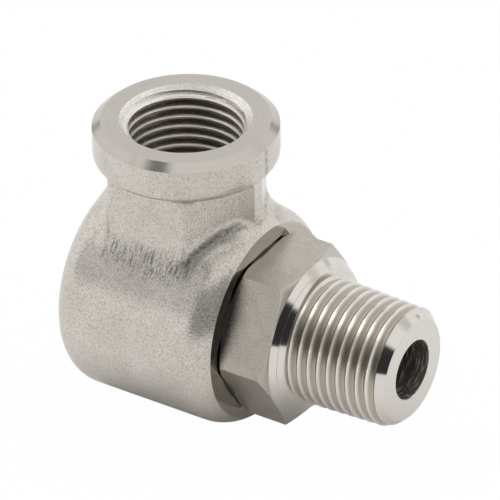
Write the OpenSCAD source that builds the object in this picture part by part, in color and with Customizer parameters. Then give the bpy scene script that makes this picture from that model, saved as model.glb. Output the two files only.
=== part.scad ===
// Right-angle pipe swivel joint. A forged housing with a female pipe port turns about a stem
// with a wrench hexagon and a male pipe thread. Two rows of balls carry the load.
// The origin is on the port's axis, where its countersink meets the threaded bore. +Z leaves the port,
// and +X leaves the stem. Both axes cross at crossing_z. Lengths are in millimetres.

/* [Housing] */
// Outer diameter of the round barrel
barrel_d = 37.7; // [36:0.1:40]
// Distance from the crossing of the axes to the closed rear face
barrel_rear = 16; // [15:0.5:20]
// Distance from the crossing of the axes to the machined front face
barrel_front = 15.1; // [15:0.1:18]
// Radius of the edge round the rear face
rear_round = 4.9; // [3:0.1:6]
// Radius of the shoulder that leads to the front face
front_round = 6.7; // [6:0.1:8]
// Thickness of the rear wall behind the fluid chamber
rear_wall = 5.5; // [4:0.5:7]

/* [Port] */
// Height of the port's face above the swivel axis
port_height = 34.3; // [33:0.1:38]
// Diameter of the bead round the port
bead_d = 30.9; // [30:0.1:32]
// Height of the bead's straight side, chamfer excluded
bead_side = 4.4; // [3:0.1:5]
// Width of the chamfer round the port's face
bead_chamfer = 1.4; // [1:0.05:2]
// Height of that chamfer
bead_chamfer_height = 1.15; // [0.8:0.05:2]
// Radius of the bead's lower edge
bead_round = 1.9; // [1.2:0.1:2.2]
// Width of the neck across its flats
neck_flats = 25.2; // [24.6:0.1:25.6]
// Distance between the trimmed forging seams on the neck's two end corners
neck_seams = 27.8; // [27:0.1:28.4]
// Radius of the forged fillet where the neck leaves the barrel
neck_fillet = 3; // [2:0.1:3.2]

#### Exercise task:
Your task is to reproduce the whole listing exactly.

#### Right answer:
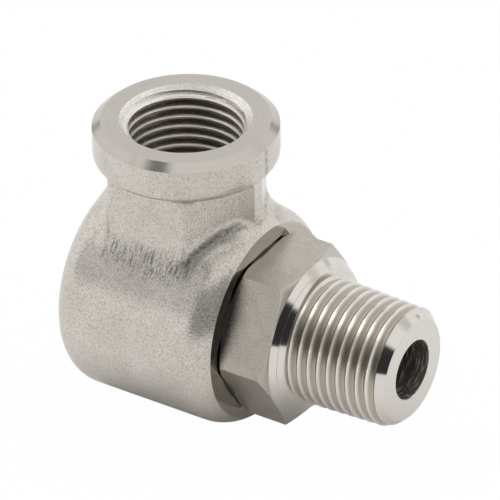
Write the OpenSCAD source that builds the object in this picture part by part, in color and with Customizer parameters. Then give the bpy scene script that makes this picture from that model, saved as model.glb. Output the two files only.
=== part.scad ===
// Right-angle pipe swivel joint. A forged housing with a female pipe port turns about a stem
// with a wrench hexagon and a male pipe thread. Two rows of balls carry the load.
// The origin is on the port's axis, where its countersink meets the threaded bore. +Z leaves the port,
// and +X leaves the stem. Both axes cross at crossing_z. Lengths are in millimetres.

/* [Housing] */
// Outer diameter of the round barrel
barrel_d = 37.7; // [36:0.1:40]
// Distance from the crossing of the axes to the closed rear face
barrel_rear = 16; // [15:0.5:20]
// Distance from the crossing of the axes to the machined front face
barrel_front = 15.1; // [15:0.1:18]
// Radius of the edge round the rear face
rear_round = 4.9; // [3:0.1:6]
// Radius of the shoulder that leads to the front face
front_round = 6.7; // [6:0.1:8]
// Thickness of the rear wall behind the fluid chamber
rear_wall = 5.5; // [4:0.5:7]

/* [Port] */
// Height of the port's face above the swivel axis
port_height = 34.3; // [33:0.1:38]
// Diameter of the bead round the port
bead_d = 30.9; // [30:0.1:32]
// Height of the bead's straight side, chamfer excluded
bead_side = 4.4; // [3:0.1:5]
// Width of the chamfer round the port's face
bead_chamfer = 1.4; // [1:0.05:2]
// Height of that chamfer
bead_chamfer_height = 1.15; // [0.8:0.05:2]
// Radius of the bead's lower edge
bead_round = 1.9; // [1.2:0.1:2.2]
// Width of the neck across its flats
neck_flats = 25.2; // [24.6:0.1:25.6]
// Distance between the trimmed forging seams on the neck's two end corners
neck_seams = 27.8; // [27:0.1:28.4]
// Radius of the forged fillet where the neck leaves the barrel
neck_fillet = 3; // [2:0.1:3.2]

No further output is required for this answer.